Jan 19, 2007 (NAIROBI) — A Ugandan rebel spokesman reiterated Friday that the group will not resume negotiations with the government until the venue and mediator are changed, but the shadowy leader of the group was quoted by an intermediary as suggesting talks were still possible in Sudan.

The talks sponsored by and held in Southern Sudan have been seen as a good chance to end the northern Uganda conflict that has affected eastern Congo and Sudan’s south. But last week, the rebel Lord’s Resistance Army said it no longer trusted Southern Sudan’s neutrality.

Early Friday, the Lord’s Resistance Army wrote to the chief Sudanese mediator Riek Machar, who also is Southern Sudan’s vice president, to reaffirm that position, said rebel spokesman Obonyo Olweny.

“That chapter is totally closed. It will not reopen,” Olweny told journalists, referring to Sudan as venue and mediator of the talks. He said that his group would prefer Kenya or South Africa and had written to Kenyan President Mwai Kibaki to ask whether his country can step in.

His leader, Joseph Kony, however, seemed to have soften his group’s position, suggesting rebels could return to Sudan for the talks, according to Walter Ochora, a government official based in northern Uganda who liaises with rebels.

Olweny told journalists in Nairobi that he did not know of any change of position on Kony’s part.

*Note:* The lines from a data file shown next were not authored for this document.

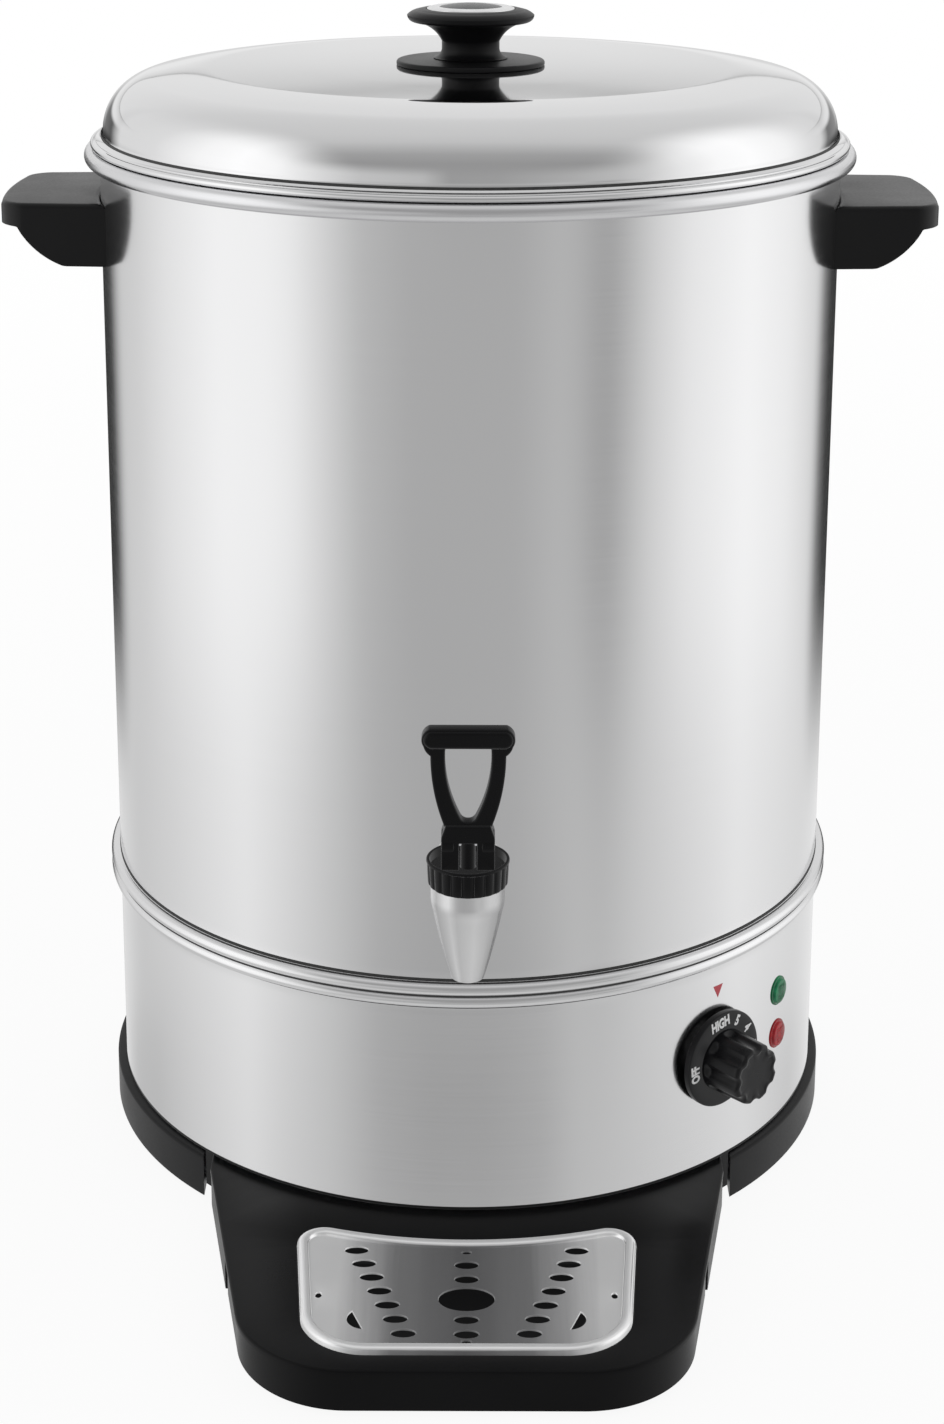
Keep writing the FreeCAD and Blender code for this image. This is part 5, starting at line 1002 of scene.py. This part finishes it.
def ring_nut():
    """Black ring nut on the tap's neck, its brim standing up round the lever's foot."""
    inside, floor, top = NECK_R + 0.05, 225.0, 229.0
    return turned("tap_ring_nut", section([
        (inside, NUT_FOOT), (16.0, NUT_FOOT), (16.5, NUT_FOOT + 0.5, 0.5, 1), (17.1, 227.6), (17.8, 228.0),
        (17.8, top - 0.6), (17.2, top, 0.6, 1), (16.7, top), (16.35, top - 0.4, 0.4, 1), (16.2, floor),
        (inside, floor),
    ], 0.4), 176, TAP_PLACE)


def grip_rib():
    """One rib of the ring nut, at the nut's front: bulged across, with a rounded foot."""
    low, high, back = NUT_FOOT + 0.2, 227.9, 16.3
    loops = []
    for height, bulge, half in ((low, 0.0, 0.9), (low + 0.25, 0.3, 1.6), (low + 0.9, 0.55, 2.0),
                                (low + 5.0, 0.65, 2.05), (high - 0.5, 0.65, 2.1), (high, 0.6, 2.1)):
        lean = back + 0.35 + 0.35 * (height - low) / (high - low)
        loop = [(half, -back, height)]
        for number in range(7):
            across = math.cos(math.pi * number / 6)
            loop.append((half * across, -(lean + bulge * (1 - abs(across) ** 3.0) * 0.8), height))
        loops.append([*loop, (-half, -back, height)])
    return capped("one_grip_rib", loops, 50)


dress(ring_nut(), "tap_plastic", "vessel", ["tap_bonnet"], mirrored=False)
rib_places = [TAP_PLACE @ Matrix.Rotation(TURN * number / 22, 4, "Z") for number in range(22)]
repeated("tap_ring_nut_ribs", grip_rib(), rib_places, "tap_plastic", "vessel", ["tap_bonnet"],
         mirrored=False)


def valve_spring():
    """The coil spring round the valve's stem."""
    low, high, coil, wire, turns, sides = 192.15, 221.15, 5.2, 0.6, 7, 12
    rise = (high - low) / TURN / turns
    slope = math.atan2(rise, coil)
    loops = []
    for number in range(turns * 32 + 1):
        angle = TURN * number / 32
        out = Vector((math.cos(angle), math.sin(angle), 0))
        along = Vector((-out.y * math.cos(slope), out.x * math.cos(slope), math.sin(slope)))
        up = out.cross(along)
        centre = out * coil + Vector((0, TAP_Y, low + rise * angle))
        loops.append([centre + wire * (out * math.cos(TURN * n / sides) + up * math.sin(TURN * n / sides))
                      for n in range(sides)])
    return capped("valve_return_spring", loops)


spring = dress(valve_spring(), "screw_steel", "vessel", ["tap_spring"], mirrored=False)
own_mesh(spring)


def lever_piece():
    """Loop lever: a block that straddles the stem, two legs, and a thumb bar with round ends."""
    shape = bmesh.new()
    loop = walk([
        (10.0, 244.0), (16.0, 276.0, 90, 1), (18.9, 280.2, 7, 1), (16.2, 288.0, 5.2, 1), (-16.2, 288.0),
        (-18.9, 280.2, 5.2, 1), (-16.0, 276.0, 7, 1), (-10.0, 244.0, 90, 1),
    ], 0.8)
    window = walk([
        (7.7, 280.4), (9.7, 278.4, 2, -1), (3.0, 247.7, 60, -1), (-3.0, 247.7, 3.6, -1),
        (-9.7, 278.4, 60, -1), (-7.7, 280.4, 2, -1),
    ], 0.8)
    legs = both_edges(3.6, 1.1, 4)
    swept(shape, loop, legs, [window], legs, TAP_FRONT)
    thumb = walk([
        (15.6, 279.2), (19.2, 282.6, 4.4, 1), (15.8, 287.6, 4.4, 1), (-15.8, 287.6),
        (-19.2, 282.6, 4.4, 1), (-15.6, 279.2, 4.4, 1),
    ], 0.8)
    swept(shape, thumb, both_edges(4.6, 1.8, 5, 0.2), place=TAP_FRONT)
    low = 225.3
    block = walk([
        (3.8, low), (10.6, low), (11.4, low + 0.8, 0.8, 1), (11.4, 238.4), (10.9, 241.4, 6, 1),
        (9.6, 245.2), (-9.6, 245.2), (-10.9, 241.4), (-11.4, 238.4, 6, 1), (-11.4, low + 0.8),
        (-10.6, low, 0.8, 1), (-3.8, low), (-3.8, 237.4), (3.8, 237.4),
    ], 1.0)
    swept(shape, block, both_edges(5.5, 0.7, 3), place=TAP_FRONT)
    for side in (1, -1):
        cheek = Matrix.Translation((side * 8.6, TAP_Y, PIVOT_Z)) @ Matrix.Rotation(math.pi / 2, 4, "Y")
        turn_section(shape, section([
            (0, -2.7), (5.2, -2.7), (5.9, -2.0, 0.7, 1), (5.9, 2.0), (5.2, 2.7, 0.7, 1), (0, 2.7),
        ], 0.5), 48, cheek)
    return build("lever_loop", shape)


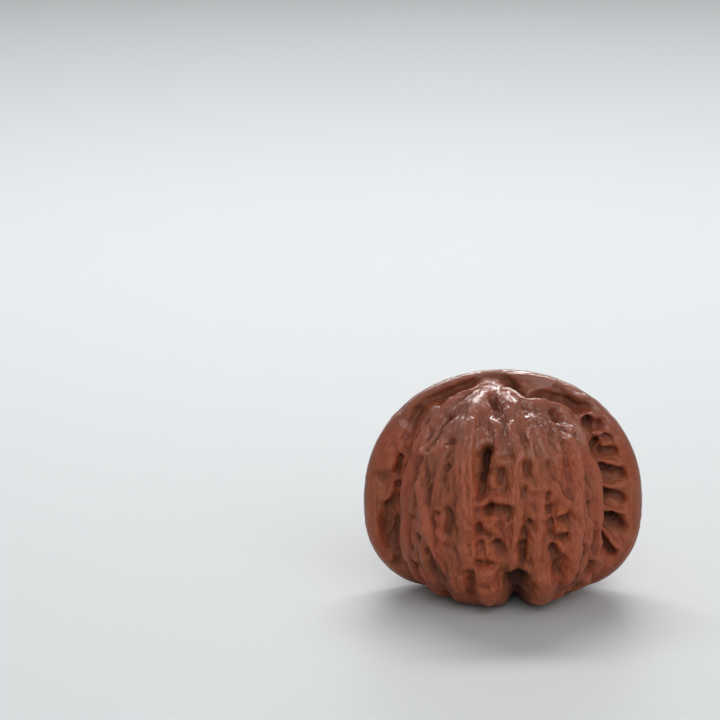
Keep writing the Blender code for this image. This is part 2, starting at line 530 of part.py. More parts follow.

Mediator Machar said Thursday that written invitations were sent to both sides Wednesday, calling on them to resume negotiations in Juba, the Southern Sudan capital, by Monday. Machar said the rebels had no reason to question his neutrality.

He added that he and the U.N. envoy to the northern Uganda, former Mozambican President Joachim Chissano, decided on Wednesday to invite Kenya, Mozambique, South Africa and Tanzania to act as external observers and guarantors of any peace deal.

On Tuesday, Ugandan government negotiators said they accepted Juba as the venue for talks and believed the rebels’ withdrawal was temporary.

It was not the first time the rebels have withdrawn or questioned the mediators’ suitability. Ugandan government negotiators have also staged brief walkouts.

Lord’s Resistance Army officials first declared they are withdrawing from the talks on Jan. 12. They said then they were reacting to comments three days earlier from Sudanese President Omar al-Bashir, who said that the only solution to the northern Uganda conflict was a military one, and Southern Sudan’s President Salva Kiir, who said that his government was losing patience with delays in the talks.